• **Lines of data**
○ ○ ○
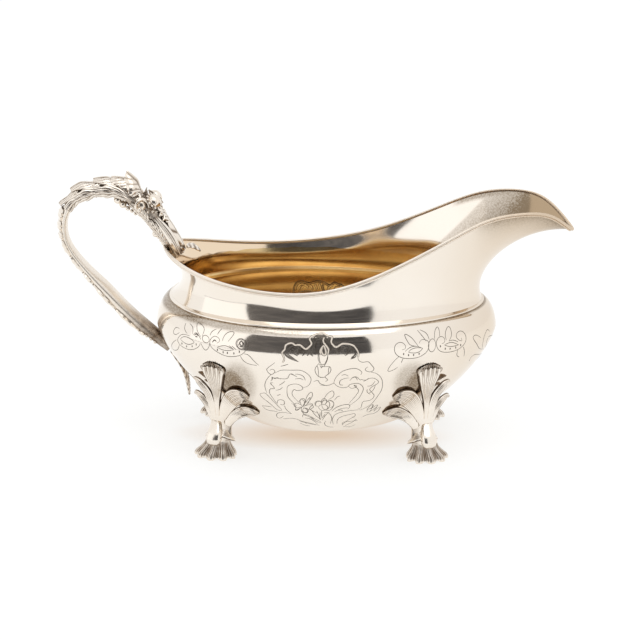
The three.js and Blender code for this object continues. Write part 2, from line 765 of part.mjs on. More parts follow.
for (const [endName, end] of [['front', 1], ['back', -1]]) {
  for (const [sideName, side] of [['near', -1], ['far', 1]]) {
    const place = footPlace(end, side);
    const leg = solidOf(legStem(place)).add(solidOf(legLeaf(place)));
    addPiece(`leg_${endName}_${sideName}`, geometryOf(leg), castSilver);
    addPiece(`foot_shell_${endName}_${sideName}`, footShell(place), castSilver);
  }
}

addPiece('handle_loop', fittedTo(strapSolid(0), bowlSpace, neckSpace), silver);
const rootLeaf = strapLeaf({
  from: rootPlaces[0],
  to: rootPlaces[1],
  spread: bladeOutline(58),
  lift: noLift,
  thickness: rootSwell,
  flutes: 3,
});
addPiece('handle_root_leaf', fittedTo(rootLeaf, neckSpace), castSilver);
for (const [sideName, side] of [['near', 1], ['far', -1]]) {
  const sideLeaf = strapLeaf({
    from: sideLeafPlaces[0],
    to: sideLeafPlaces[1],
    middle: side * sideLeafTurn,
    spread: bladeOutline(38),
    lift: noLift,
    thickness: leafSwell,
    flutes: 5,
    rows: 6,
  });
  addPiece(`handle_side_leaf_${sideName}`, fittedTo(sideLeaf, neckSpace), castSilver);
  addPiece(`rosette_${sideName}`, fittedTo(rosette(side), strapSpace), castSilver);
}
addPiece('handle_pearls', fittedTo(pearlRow(), neckSpace), castSilver);
addPiece('handle_crest_leaf', crestLeaf(crestPlaces, bladePlaces[0][0]), castSilver);
bladePlaces.forEach((places, index) => {
  const nextRoot = index + 1 < bladePlaces.length ? bladePlaces[index + 1][0] : bandPlaces[0];
  addPiece(`handle_arch_leaf_${index + 1}`, archBlade(places, nextRoot), castSilver);
});
addPiece('handle_lower_band', fittedTo(lowerBand(bandPlaces), bowlSpace), castSilver);
addPiece('handle_tail_leaf', fittedTo(tailLeaf(), bowlSpace, strapSpace), castSilver);
addPiece('handle_tongue_leaf', fittedTo(tongueLeaf(), neckSpace), castSilver);

// Origin under the middle of the whole piece, on the table.
const reach = new THREE.Box3().setFromObject(boat);
boat.position.set(-(reach.min.x + reach.max.x) / 2, 0, 0);

export default boat;
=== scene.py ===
"""Silver sauce boat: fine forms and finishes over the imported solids."""

import bpy
import numpy as np
from mathutils import Matrix, Vector


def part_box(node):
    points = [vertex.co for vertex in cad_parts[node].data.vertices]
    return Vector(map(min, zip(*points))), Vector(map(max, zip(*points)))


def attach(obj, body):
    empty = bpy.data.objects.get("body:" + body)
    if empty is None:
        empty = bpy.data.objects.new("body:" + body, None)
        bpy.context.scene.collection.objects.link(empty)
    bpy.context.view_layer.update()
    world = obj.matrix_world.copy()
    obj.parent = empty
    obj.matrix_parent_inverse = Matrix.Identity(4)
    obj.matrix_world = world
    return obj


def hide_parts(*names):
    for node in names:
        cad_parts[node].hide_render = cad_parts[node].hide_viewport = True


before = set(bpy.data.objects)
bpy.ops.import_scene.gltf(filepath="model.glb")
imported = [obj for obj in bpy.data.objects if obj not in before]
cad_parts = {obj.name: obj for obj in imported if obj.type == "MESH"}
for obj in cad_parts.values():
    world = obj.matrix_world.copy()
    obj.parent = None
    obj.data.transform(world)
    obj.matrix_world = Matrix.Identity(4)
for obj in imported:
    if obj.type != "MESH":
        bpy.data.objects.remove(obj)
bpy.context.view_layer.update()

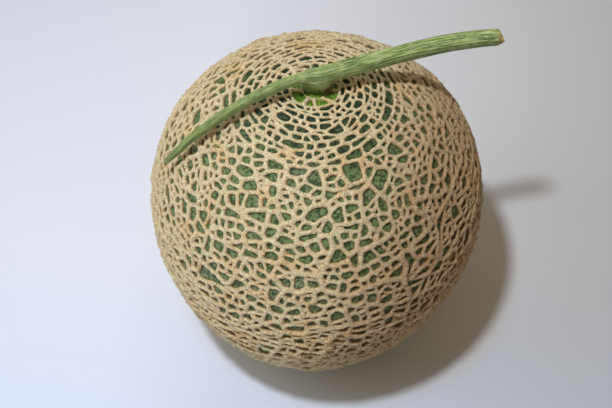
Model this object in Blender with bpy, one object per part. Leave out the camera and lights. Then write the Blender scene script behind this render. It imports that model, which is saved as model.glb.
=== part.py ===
"""Netted musk melon with its T-shaped piece of vine.

Frame: metres, +Z up. The origin is the centre of the small flat spot that the fruit rests on.
+X points along the vine towards its thick cut end, and -Y is the fruit's front.
The fruit is one solid whose surface runs over the crests of the corky net, because the net is
part of the rind. The vine and the short stalk are one grown piece, held a hair above the crown.
"""

import math

import bmesh
import bpy
from mathutils import Vector

# Driving dimensions
FRUIT_RADIUS = 0.0700                   # at the equator, over the crests of the net
FRUIT_STRETCH = (0.985, 1.005, 1.010)   # a melon is a little uneven in width, depth and height
REST_RADIUS = 0.018                     # of the flat spot under the fruit
FRUIT_SEGMENTS = 56
FRUIT_RINGS = 32

CROWN_DIP = 0.0022                      # depth of the hollow that the stalk grows from
CROWN_DIP_REACH = 0.019                 # from the stalk's middle to the hollow's edge
STALK_GAP = 0.0006                      # from the hollow's lowest point to the stalk's foot

VINE_RADIUS = 0.0033                    # of the thick arm
STALK_FOOT_RADIUS = 0.0050
STALK_NECK_RADIUS = 0.0046

# Broad swellings of the fruit: the way each one faces, its height and its tightness
SWELLINGS = (
    ((-0.71, 0.55, 0.45), 0.0020, 3.0),
    ((0.68, 0.53, 0.50), 0.0016, 7.0),
    ((0.74, -0.55, -0.40), -0.0028, 3.0),
    ((1.00, 0.00, 0.05), 0.0006, 4.0),
    ((0.00, -0.78, -0.63), 0.0010, 4.0),
    ((-0.94, 0.27, 0.21), 0.0008, 5.0),
)

# The vine's middle line above the fruit's middle, from the thin end to the thick one, in
# fruit radii, with the vine's thickness at each point as a share of VINE_RADIUS
VINE_LINE = (
    ((-0.868, -0.226, 0.610), 0.32),
    ((-0.783, -0.228, 0.715), 0.43),
    ((-0.665, -0.203, 0.834), 0.53),
    ((-0.450, -0.155, 0.990), 0.60),
    ((-0.241, -0.098, 1.080), 0.63),
    ((-0.100, -0.056, 1.108), 0.68),
    ((-0.009, -0.043, 1.116), 0.94),
    ((0.110, -0.003, 1.118), 1.03),
    ((0.386, 0.099, 1.122), 1.02),
    ((0.666, 0.214, 1.101), 1.02),
    ((0.868, 0.266, 1.094), 1.00),
    ((1.018, 0.285, 1.092), 0.98),
)
STALK_FOOT = (-0.029, 0.008)
STALK_TOP = (-0.012, -0.046, 1.105)


def clear_scene():
    for old in list(bpy.data.objects):
        bpy.data.objects.remove(old, do_unlink=True)
    for group in (bpy.data.meshes, bpy.data.curves, bpy.data.materials):
        for old in list(group):
            group.remove(old)


def new_collection(name):
    collection = bpy.data.collections.new(name)
    bpy.context.scene.collection.children.link(collection)
    return collection


def new_material(name, colour, roughness):
    material = bpy.data.materials.new(name)
    material.use_nodes = True
    shader = material.node_tree.nodes["Principled BSDF"]
    shader.inputs["Base Color"].default_value = (*colour, 1.0)
    shader.inputs["Roughness"].default_value = roughness
    shader.inputs["Metallic"].default_value = 0.0
    return material


def finish_object(name, mesh, material, collection, sharp_angle):
    mesh.materials.append(material)
    mesh.shade_smooth()
    mesh.set_sharp_from_angle(angle=math.radians(sharp_angle))
    piece = bpy.data.objects.new(name, mesh)
    collection.objects.link(piece)
    return piece


# The fruit


def fruit_middle_height():
    """Height at which a sphere cut to the rest spot stands on it."""
    return math.sqrt(FRUIT_RADIUS ** 2 - REST_RADIUS ** 2)


def fruit_point(direction):
    """The point of the fruit's surface that lies in one direction from its middle."""
    radius = FRUIT_RADIUS
    for towards, height, tightness in SWELLINGS:
        facing = max(0.0, direction.dot(Vector(towards).normalized()))
        radius += height * facing ** tightness
    from_crown = FRUIT_RADIUS * math.acos(max(-1.0, min(1.0, direction.z)))
    if from_crown < CROWN_DIP_REACH:
        radius -= CROWN_DIP * 0.5 * (1.0 + math.cos(math.pi * from_crown / CROWN_DIP_REACH))
    stretched = Vector(a * b for a, b in zip(direction * radius, FRUIT_STRETCH))
    return stretched + Vector((0.0, 0.0, fruit_middle_height()))


def make_fruit(material, collection):
    """A round body with a hollow at the crown, flat where it rests."""
    body = bmesh.new()
    bmesh.ops.create_uvsphere(
        body, u_segments=FRUIT_SEGMENTS, v_segments=FRUIT_RINGS, radius=1.0
    )
    for vert in body.verts:
        vert.co = fruit_point(vert.co.normalized())
    everything = body.verts[:] + body.edges[:] + body.faces[:]
    bmesh.ops.bisect_plane(
        body, geom=everything, plane_co=(0, 0, 0), plane_no=(0, 0, 1), clear_inner=True, dist=1e-7
    )
    rim = [edge for edge in body.edges if edge.is_boundary]
    bmesh.ops.contextual_create(body, geom=rim)
    bmesh.ops.recalc_face_normals(body, faces=body.faces)
    mesh = bpy.data.meshes.new("melon_fruit")
    body.to_mesh(mesh)
    body.free()
    return finish_object("melon_fruit", mesh, material, collection, sharp_angle=12)


# The vine and its stalk


def make_tube(name, points, radii, collection):
    """A round bar along a smooth line through the points, as a welded mesh."""
    curve = bpy.data.curves.new(name, "CURVE")
    curve.dimensions = "3D"
    curve.resolution_u = 4
    curve.bevel_depth = 1.0
    curve.bevel_resolution = 4
    curve.use_fill_caps = True
    spline = curve.splines.new("BEZIER")
    spline.bezier_points.add(len(points) - 1)
    for knot, place, radius in zip(spline.bezier_points, points, radii):
        knot.co = place
        knot.radius = radius
        knot.handle_left_type = "AUTO"
        knot.handle_right_type = "AUTO"
    line = bpy.data.objects.new(name, curve)
    collection.objects.link(line)
    bpy.context.view_layer.update()
    graph = bpy.context.evaluated_depsgraph_get()
    mesh = bpy.data.meshes.new_from_object(line.evaluated_get(graph))
    shape = bmesh.new()
    shape.from_mesh(mesh)
    bmesh.ops.remove_doubles(shape, verts=shape.verts, dist=1e-6)
    bmesh.ops.recalc_face_normals(shape, faces=shape.faces)
    shape.to_mesh(mesh)
    shape.free()
    tube = bpy.data.objects.new(name, mesh)
    tube.matrix_world = line.matrix_world
    collection.objects.link(tube)
    bpy.data.objects.remove(line, do_unlink=True)
    return tube


def make_vine(material, collection, cutters):
    """The cut piece of vine, with the short flared stalk that joins it to the crown."""
    middle = Vector((0.0, 0.0, fruit_middle_height()))
    line = [middle + FRUIT_RADIUS * Vector(place) for place, share in VINE_LINE]
    vine = make_tube("vine_bar", line, [VINE_RADIUS * share for place, share in VINE_LINE], collection)

    crown = fruit_point(Vector((0.0, 0.0, 1.0)))
    foot = Vector((*STALK_FOOT, 0.0)) * FRUIT_RADIUS + Vector((0.0, 0.0, crown.z + STALK_GAP))
    top = middle + FRUIT_RADIUS * Vector(STALK_TOP)
    neck = foot + Vector((0.0, 0.0, 0.3 * (top.z - foot.z)))
    route = (foot, neck, foot.lerp(top, 0.7), top)
    radii = (STALK_FOOT_RADIUS, STALK_NECK_RADIUS, STALK_NECK_RADIUS * 1.05, STALK_NECK_RADIUS * 0.75)
    stalk = make_tube("stalk", route, radii, cutters)
    stalk.hide_render = True
    stalk.display_type = "WIRE"

    union = vine.modifiers.new("stalk", "BOOLEAN")
    union.operation = "UNION"
    union.solver = "EXACT"
    union.object = stalk
    bpy.context.view_layer.update()
    graph = bpy.context.evaluated_depsgraph_get()
    mesh = bpy.data.meshes.new_from_object(vine.evaluated_get(graph))
    bpy.data.objects.remove(vine, do_unlink=True)
    return finish_object("vine_stem", mesh, material, collection, sharp_angle=40)


clear_scene()
melon = new_collection("netted_melon")
cutters = new_collection("cutters")
make_fruit(new_material("netted_rind", (0.60, 0.47, 0.28), 0.8), melon)
make_vine(new_material("green_vine", (0.20, 0.31, 0.10), 0.55), melon, cutters)
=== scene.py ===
import math

import bmesh
import bpy
import numpy as np
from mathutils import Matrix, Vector


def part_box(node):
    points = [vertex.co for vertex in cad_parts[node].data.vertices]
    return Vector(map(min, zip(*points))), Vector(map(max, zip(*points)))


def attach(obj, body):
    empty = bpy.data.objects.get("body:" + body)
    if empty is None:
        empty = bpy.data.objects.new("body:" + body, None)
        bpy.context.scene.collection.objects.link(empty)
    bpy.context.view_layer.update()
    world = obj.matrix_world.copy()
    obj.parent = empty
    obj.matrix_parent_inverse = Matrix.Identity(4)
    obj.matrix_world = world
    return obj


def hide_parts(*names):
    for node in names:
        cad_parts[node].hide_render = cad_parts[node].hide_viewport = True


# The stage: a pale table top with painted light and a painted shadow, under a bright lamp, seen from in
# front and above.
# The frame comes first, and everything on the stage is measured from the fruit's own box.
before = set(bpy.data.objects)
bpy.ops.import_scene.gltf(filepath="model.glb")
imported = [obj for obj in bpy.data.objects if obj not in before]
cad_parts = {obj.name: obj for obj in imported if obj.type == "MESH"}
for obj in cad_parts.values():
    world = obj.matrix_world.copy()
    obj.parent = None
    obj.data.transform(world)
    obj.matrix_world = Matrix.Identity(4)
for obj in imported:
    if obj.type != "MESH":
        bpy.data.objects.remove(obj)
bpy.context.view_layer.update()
fruit_low, fruit_high = (Vector(corner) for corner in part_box("melon_fruit"))
fruit_middle = Vector((0.0, 0.0, 0.5 * (fruit_low.z + fruit_high.z) - 0.001))
fruit_radius = 0.5 * (fruit_high.y - fruit_low.y)


def add_node(material, kind, **settings):
    node = material.node_tree.nodes.new(kind)
    for label, value in settings.items():
        setattr(node, label, value)
    return node


def object_place(material):
    return add_node(material, "ShaderNodeTexCoord").outputs["Object"]


def measure(material, operation, place, other):
    """The dot product of a place with a direction, or its distance from a point."""
    node = add_node(material, "ShaderNodeVectorMath", operation=operation)
    node.inputs[1].default_value = other
    material.node_tree.links.new(place, node.inputs[0])
    return node.outputs["Value"]


def fade(material, source, low, high, way="SMOOTHSTEP"):
    """0 where the source is at low, rising to 1 where it is at high."""
    limits = add_node(material, "ShaderNodeMapRange", interpolation_type=way)
    limits.inputs["From Min"].default_value = low
    limits.inputs["From Max"].default_value = high
    material.node_tree.links.new(source, limits.inputs["Value"])
    return limits.outputs["Result"]


def colour_ramp(material, source, stops):
    """Colours along a factor: stops are position and linear colour."""
    ramp = add_node(material, "ShaderNodeValToRGB")
    elements = ramp.color_ramp.elements
    while len(elements) < len(stops):
        elements.new(0.5)
    for element, (position, colour) in zip(elements, stops):
        element.position = position
        element.color = (*colour, 1.0)
    material.node_tree.links.new(source, ramp.inputs["Fac"])
    return ramp.outputs["Color"]


def blend(material, factor, one, two, kind="MIX"):
    """Mix two colours; each may be a socket or a plain colour."""
    mix = add_node(material, "ShaderNodeMix", data_type="RGBA", blend_type=kind)
    for socket, value in ((mix.inputs["Factor"], factor), (mix.inputs["A"], one), (mix.inputs["B"], two)):
        if isinstance(value, tuple):
            socket.default_value = (*value, 1.0)
        elif isinstance(value, float):
            socket.default_value = value
        else:
            material.node_tree.links.new(value, socket)
    return mix.outputs["Result"]


def tint(material, factor, tone, colour):
    """The tone, multiplied by a colour as far as the factor goes."""
    return blend(material, factor, tone, colour, "MULTIPLY")


def new_skin(name, specular):
    skin = bpy.data.materials.new(name)
    skin.use_nodes = True
    shader = skin.node_tree.nodes["Principled BSDF"]
    shader.inputs["Specular IOR Level"].default_value = specular
    return skin, shader, skin.node_tree.links


def make_floor():
    """A wide sheet of smooth white board with painted light: paler and bluer on the window side, greyer
    to the right and bluer towards the front, with a warm painted shadow under the fruit.
    """
    bpy.ops.mesh.primitive_plane_add(size=6.0, location=(0.0, 0.0, 0.0))
    floor = bpy.context.active_object
    floor.name = "table_top"
    board, shader, links = new_skin("white_board_painted_light", 0.5)
    shader.inputs["Roughness"].default_value = 0.55
    place = object_place(board)
    # Painted light: paler and bluer on the window side, falling off to grey on the right.
    across = measure(board, "DOT_PRODUCT", place, (1.0, -0.20, 0.0))
    tone = colour_ramp(board, fade(board, across, -0.22, 0.22, "LINEAR"), (
        (0.00, (0.725, 0.765, 0.890)), (0.30, (0.800, 0.835, 0.950)),
        (0.78, (0.555, 0.562, 0.588)), (1.00, (0.465, 0.475, 0.520))))
    # Painted light: a little bluer towards the front.
    depth = measure(board, "DOT_PRODUCT", place, (0.0, 1.0, 0.0))
    tone = tint(board, fade(board, depth, 0.03, -0.06, "LINEAR"), tone, (0.88, 0.93, 1.01))
    # Painted shadow: a warm brown tint over the patch where the fruit's shadow falls, standing in for
    # light thrown back from the fruit.
    from_painted_shadow = measure(board, "DISTANCE", place, (0.015, 0.019, 0.0))
    tone = tint(board, fade(board, from_painted_shadow, 0.086, 0.070), tone, (0.94, 0.87, 0.74))
    links.new(tone, shader.inputs["Base Color"])
    floor.data.materials.append(board)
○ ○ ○
Above are the records; from them, give again exactly the lines from the one containing "on the table." through the one containing "Model this object", both included.

// Origin under the middle of the whole piece, on the table.
const reach = new THREE.Box3().setFromObject(boat);
boat.position.set(-(reach.min.x + reach.max.x) / 2, 0, 0);

export default boat;
=== scene.py ===
"""Silver sauce boat: fine forms and finishes over the imported solids."""

import bpy
import numpy as np
from mathutils import Matrix, Vector


def part_box(node):
    points = [vertex.co for vertex in cad_parts[node].data.vertices]
    return Vector(map(min, zip(*points))), Vector(map(max, zip(*points)))


def attach(obj, body):
    empty = bpy.data.objects.get("body:" + body)
    if empty is None:
        empty = bpy.data.objects.new("body:" + body, None)
        bpy.context.scene.collection.objects.link(empty)
    bpy.context.view_layer.update()
    world = obj.matrix_world.copy()
    obj.parent = empty
    obj.matrix_parent_inverse = Matrix.Identity(4)
    obj.matrix_world = world
    return obj


def hide_parts(*names):
    for node in names:
        cad_parts[node].hide_render = cad_parts[node].hide_viewport = True


before = set(bpy.data.objects)
bpy.ops.import_scene.gltf(filepath="model.glb")
imported = [obj for obj in bpy.data.objects if obj not in before]
cad_parts = {obj.name: obj for obj in imported if obj.type == "MESH"}
for obj in cad_parts.values():
    world = obj.matrix_world.copy()
    obj.parent = None
    obj.data.transform(world)
    obj.matrix_world = Matrix.Identity(4)
for obj in imported:
    if obj.type != "MESH":
        bpy.data.objects.remove(obj)
bpy.context.view_layer.update()

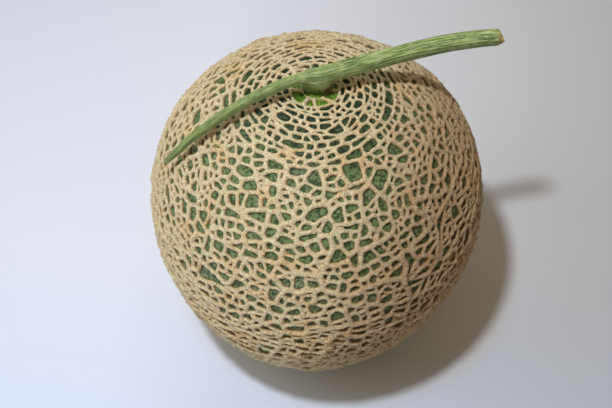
Model this object in Blender with bpy, one object per part. Leave out the camera and lights. Then write the Blender scene script behind this render. It imports that model, which is saved as model.glb.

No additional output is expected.